DATA RECORDS:
___

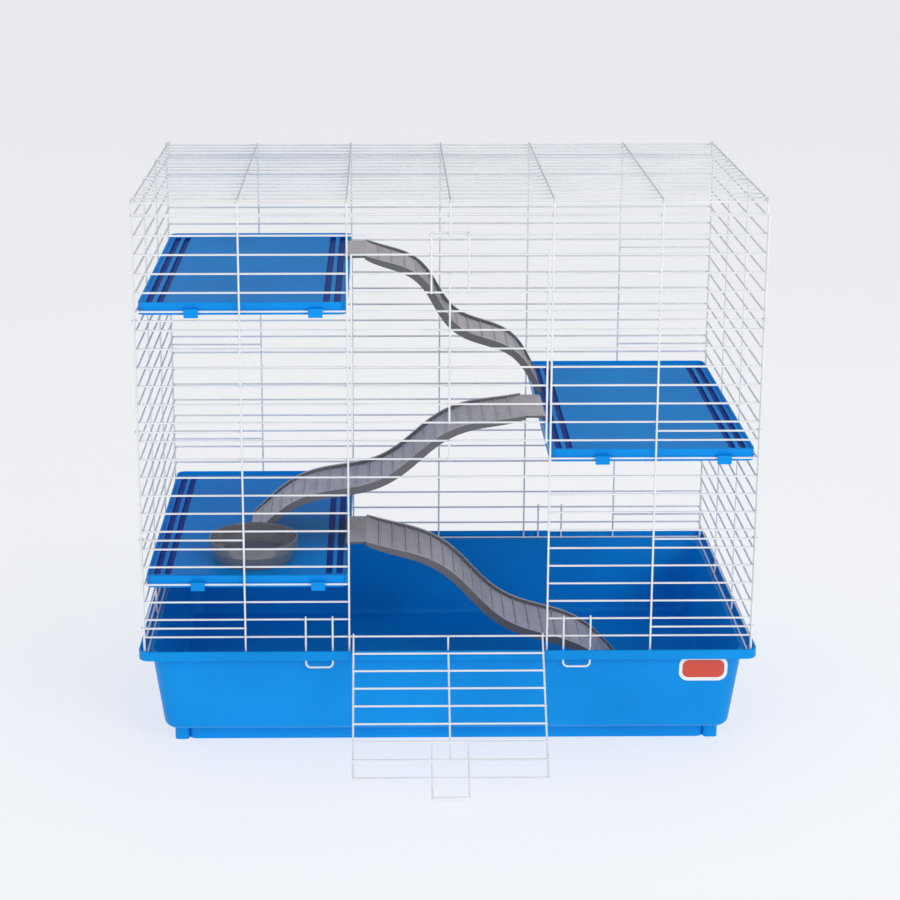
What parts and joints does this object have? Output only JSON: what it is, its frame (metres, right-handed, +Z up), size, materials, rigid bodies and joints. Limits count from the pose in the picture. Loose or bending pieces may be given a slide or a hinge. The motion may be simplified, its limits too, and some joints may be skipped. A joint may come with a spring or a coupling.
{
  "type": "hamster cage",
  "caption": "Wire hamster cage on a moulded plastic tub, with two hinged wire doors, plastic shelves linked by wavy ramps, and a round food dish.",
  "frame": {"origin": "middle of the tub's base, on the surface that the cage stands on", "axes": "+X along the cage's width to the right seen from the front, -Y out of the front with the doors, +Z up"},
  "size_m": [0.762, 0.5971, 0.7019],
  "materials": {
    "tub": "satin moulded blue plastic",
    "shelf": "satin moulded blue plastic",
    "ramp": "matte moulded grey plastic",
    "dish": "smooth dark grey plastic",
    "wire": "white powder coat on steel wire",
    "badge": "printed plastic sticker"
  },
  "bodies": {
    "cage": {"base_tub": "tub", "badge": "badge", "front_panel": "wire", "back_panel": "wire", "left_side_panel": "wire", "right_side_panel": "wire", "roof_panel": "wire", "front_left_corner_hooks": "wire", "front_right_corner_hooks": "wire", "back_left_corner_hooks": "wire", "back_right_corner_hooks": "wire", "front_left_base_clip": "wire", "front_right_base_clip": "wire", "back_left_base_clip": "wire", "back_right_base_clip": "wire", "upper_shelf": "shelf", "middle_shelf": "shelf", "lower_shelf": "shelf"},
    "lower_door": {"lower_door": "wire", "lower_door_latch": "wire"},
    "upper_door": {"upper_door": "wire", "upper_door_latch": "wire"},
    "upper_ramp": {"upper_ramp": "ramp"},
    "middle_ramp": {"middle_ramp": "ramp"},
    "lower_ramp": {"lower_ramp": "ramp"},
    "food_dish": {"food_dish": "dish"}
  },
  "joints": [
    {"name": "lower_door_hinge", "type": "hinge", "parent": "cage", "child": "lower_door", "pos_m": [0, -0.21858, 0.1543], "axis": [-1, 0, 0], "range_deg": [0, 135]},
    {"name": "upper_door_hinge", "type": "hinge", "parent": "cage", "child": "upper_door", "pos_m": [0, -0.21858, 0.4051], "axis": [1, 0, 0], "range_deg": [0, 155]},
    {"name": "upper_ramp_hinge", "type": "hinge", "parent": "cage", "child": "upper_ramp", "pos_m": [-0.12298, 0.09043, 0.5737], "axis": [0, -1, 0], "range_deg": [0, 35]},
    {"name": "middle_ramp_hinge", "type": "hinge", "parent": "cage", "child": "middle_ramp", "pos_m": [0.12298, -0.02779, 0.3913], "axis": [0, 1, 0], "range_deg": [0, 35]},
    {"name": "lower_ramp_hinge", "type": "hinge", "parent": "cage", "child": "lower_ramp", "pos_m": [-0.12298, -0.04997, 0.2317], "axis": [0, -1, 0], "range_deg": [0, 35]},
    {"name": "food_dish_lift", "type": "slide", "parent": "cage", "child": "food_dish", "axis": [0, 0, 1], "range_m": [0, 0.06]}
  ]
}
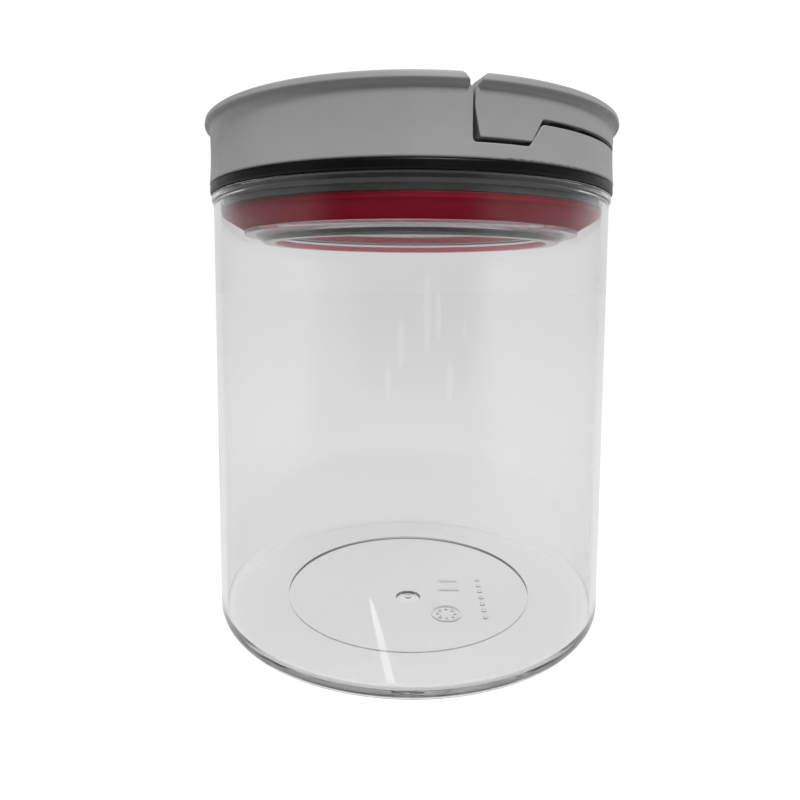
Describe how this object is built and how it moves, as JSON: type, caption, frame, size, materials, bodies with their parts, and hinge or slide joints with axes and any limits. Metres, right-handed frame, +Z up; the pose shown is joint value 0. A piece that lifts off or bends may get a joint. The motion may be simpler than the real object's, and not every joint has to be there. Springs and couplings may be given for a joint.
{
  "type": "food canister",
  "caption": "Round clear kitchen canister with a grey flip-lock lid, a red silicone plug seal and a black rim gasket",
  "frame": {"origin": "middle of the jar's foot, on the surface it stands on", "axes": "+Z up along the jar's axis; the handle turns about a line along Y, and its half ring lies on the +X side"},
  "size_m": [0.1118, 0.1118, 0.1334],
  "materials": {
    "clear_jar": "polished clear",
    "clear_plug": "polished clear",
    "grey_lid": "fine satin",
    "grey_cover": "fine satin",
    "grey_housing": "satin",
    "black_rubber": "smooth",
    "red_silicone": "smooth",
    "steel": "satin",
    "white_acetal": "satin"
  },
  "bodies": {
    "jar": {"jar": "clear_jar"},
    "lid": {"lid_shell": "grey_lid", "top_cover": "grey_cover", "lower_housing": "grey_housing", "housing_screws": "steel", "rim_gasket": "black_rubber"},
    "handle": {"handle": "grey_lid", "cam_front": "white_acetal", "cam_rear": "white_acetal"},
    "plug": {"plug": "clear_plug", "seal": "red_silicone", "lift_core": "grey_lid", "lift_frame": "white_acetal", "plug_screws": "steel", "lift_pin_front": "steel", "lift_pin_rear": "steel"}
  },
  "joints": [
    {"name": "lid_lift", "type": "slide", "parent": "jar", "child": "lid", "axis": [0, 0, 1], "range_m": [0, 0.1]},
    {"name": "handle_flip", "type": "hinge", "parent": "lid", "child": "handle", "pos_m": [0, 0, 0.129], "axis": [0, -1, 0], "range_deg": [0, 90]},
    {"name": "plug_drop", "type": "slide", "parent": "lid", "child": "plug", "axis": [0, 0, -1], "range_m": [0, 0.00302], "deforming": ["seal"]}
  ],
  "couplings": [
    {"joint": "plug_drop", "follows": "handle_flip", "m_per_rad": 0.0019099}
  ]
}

___

PROBLEM REQUIREMENTS: Write the whole listing out again. Keep every line exactly as it is.

THE SOLUTION:
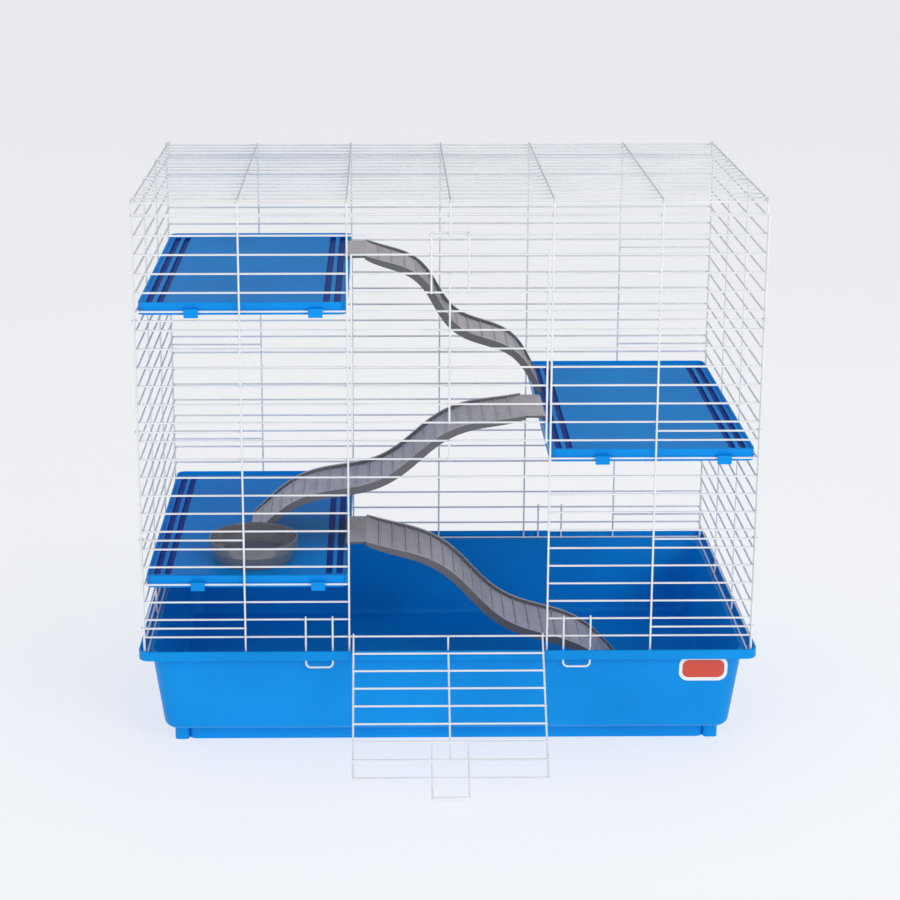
What parts and joints does this object have? Output only JSON: what it is, its frame (metres, right-handed, +Z up), size, materials, rigid bodies and joints. Limits count from the pose in the picture. Loose or bending pieces may be given a slide or a hinge. The motion may be simplified, its limits too, and some joints may be skipped. A joint may come with a spring or a coupling.
{
  "type": "hamster cage",
  "caption": "Wire hamster cage on a moulded plastic tub, with two hinged wire doors, plastic shelves linked by wavy ramps, and a round food dish.",
  "frame": {"origin": "middle of the tub's base, on the surface that the cage stands on", "axes": "+X along the cage's width to the right seen from the front, -Y out of the front with the doors, +Z up"},
  "size_m": [0.762, 0.5971, 0.7019],
  "materials": {
    "tub": "satin moulded blue plastic",
    "shelf": "satin moulded blue plastic",
    "ramp": "matte moulded grey plastic",
    "dish": "smooth dark grey plastic",
    "wire": "white powder coat on steel wire",
    "badge": "printed plastic sticker"
  },
  "bodies": {
    "cage": {"base_tub": "tub", "badge": "badge", "front_panel": "wire", "back_panel": "wire", "left_side_panel": "wire", "right_side_panel": "wire", "roof_panel": "wire", "front_left_corner_hooks": "wire", "front_right_corner_hooks": "wire", "back_left_corner_hooks": "wire", "back_right_corner_hooks": "wire", "front_left_base_clip": "wire", "front_right_base_clip": "wire", "back_left_base_clip": "wire", "back_right_base_clip": "wire", "upper_shelf": "shelf", "middle_shelf": "shelf", "lower_shelf": "shelf"},
    "lower_door": {"lower_door": "wire", "lower_door_latch": "wire"},
    "upper_door": {"upper_door": "wire", "upper_door_latch": "wire"},
    "upper_ramp": {"upper_ramp": "ramp"},
    "middle_ramp": {"middle_ramp": "ramp"},
    "lower_ramp": {"lower_ramp": "ramp"},
    "food_dish": {"food_dish": "dish"}
  },
  "joints": [
    {"name": "lower_door_hinge", "type": "hinge", "parent": "cage", "child": "lower_door", "pos_m": [0, -0.21858, 0.1543], "axis": [-1, 0, 0], "range_deg": [0, 135]},
    {"name": "upper_door_hinge", "type": "hinge", "parent": "cage", "child": "upper_door", "pos_m": [0, -0.21858, 0.4051], "axis": [1, 0, 0], "range_deg": [0, 155]},
    {"name": "upper_ramp_hinge", "type": "hinge", "parent": "cage", "child": "upper_ramp", "pos_m": [-0.12298, 0.09043, 0.5737], "axis": [0, -1, 0], "range_deg": [0, 35]},
    {"name": "middle_ramp_hinge", "type": "hinge", "parent": "cage", "child": "middle_ramp", "pos_m": [0.12298, -0.02779, 0.3913], "axis": [0, 1, 0], "range_deg": [0, 35]},
    {"name": "lower_ramp_hinge", "type": "hinge", "parent": "cage", "child": "lower_ramp", "pos_m": [-0.12298, -0.04997, 0.2317], "axis": [0, -1, 0], "range_deg": [0, 35]},
    {"name": "food_dish_lift", "type": "slide", "parent": "cage", "child": "food_dish", "axis": [0, 0, 1], "range_m": [0, 0.06]}
  ]
}
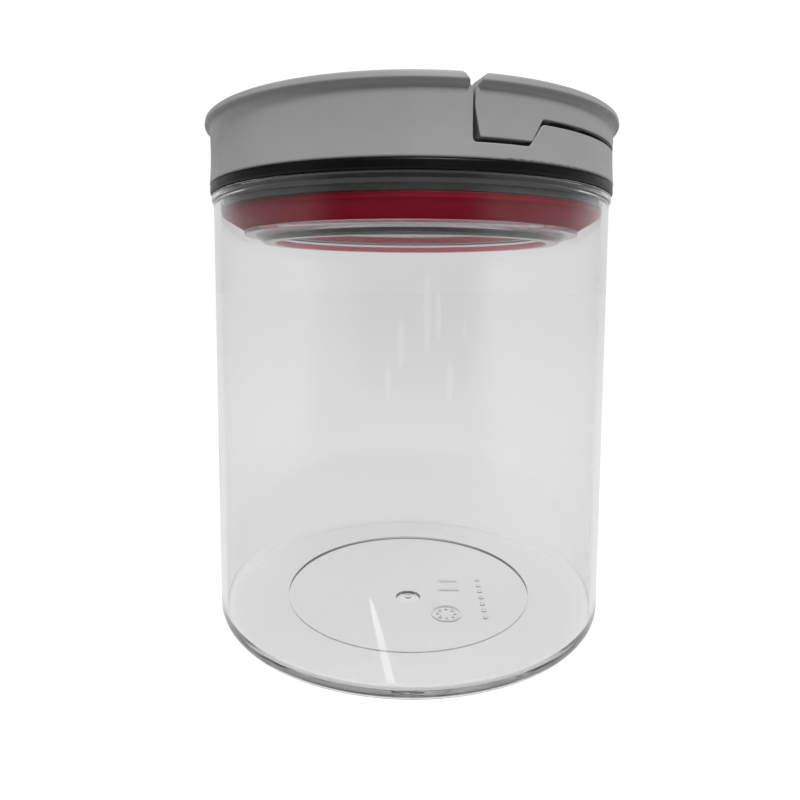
Describe how this object is built and how it moves, as JSON: type, caption, frame, size, materials, bodies with their parts, and hinge or slide joints with axes and any limits. Metres, right-handed frame, +Z up; the pose shown is joint value 0. A piece that lifts off or bends may get a joint. The motion may be simpler than the real object's, and not every joint has to be there. Springs and couplings may be given for a joint.
{
  "type": "food canister",
  "caption": "Round clear kitchen canister with a grey flip-lock lid, a red silicone plug seal and a black rim gasket",
  "frame": {"origin": "middle of the jar's foot, on the surface it stands on", "axes": "+Z up along the jar's axis; the handle turns about a line along Y, and its half ring lies on the +X side"},
  "size_m": [0.1118, 0.1118, 0.1334],
  "materials": {
    "clear_jar": "polished clear",
    "clear_plug": "polished clear",
    "grey_lid": "fine satin",
    "grey_cover": "fine satin",
    "grey_housing": "satin",
    "black_rubber": "smooth",
    "red_silicone": "smooth",
    "steel": "satin",
    "white_acetal": "satin"
  },
  "bodies": {
    "jar": {"jar": "clear_jar"},
    "lid": {"lid_shell": "grey_lid", "top_cover": "grey_cover", "lower_housing": "grey_housing", "housing_screws": "steel", "rim_gasket": "black_rubber"},
    "handle": {"handle": "grey_lid", "cam_front": "white_acetal", "cam_rear": "white_acetal"},
    "plug": {"plug": "clear_plug", "seal": "red_silicone", "lift_core": "grey_lid", "lift_frame": "white_acetal", "plug_screws": "steel", "lift_pin_front": "steel", "lift_pin_rear": "steel"}
  },
  "joints": [
    {"name": "lid_lift", "type": "slide", "parent": "jar", "child": "lid", "axis": [0, 0, 1], "range_m": [0, 0.1]},
    {"name": "handle_flip", "type": "hinge", "parent": "lid", "child": "handle", "pos_m": [0, 0, 0.129], "axis": [0, -1, 0], "range_deg": [0, 90]},
    {"name": "plug_drop", "type": "slide", "parent": "lid", "child": "plug", "axis": [0, 0, -1], "range_m": [0, 0.00302], "deforming": ["seal"]}
  ],
  "couplings": [
    {"joint": "plug_drop", "follows": "handle_flip", "m_per_rad": 0.0019099}
  ]
}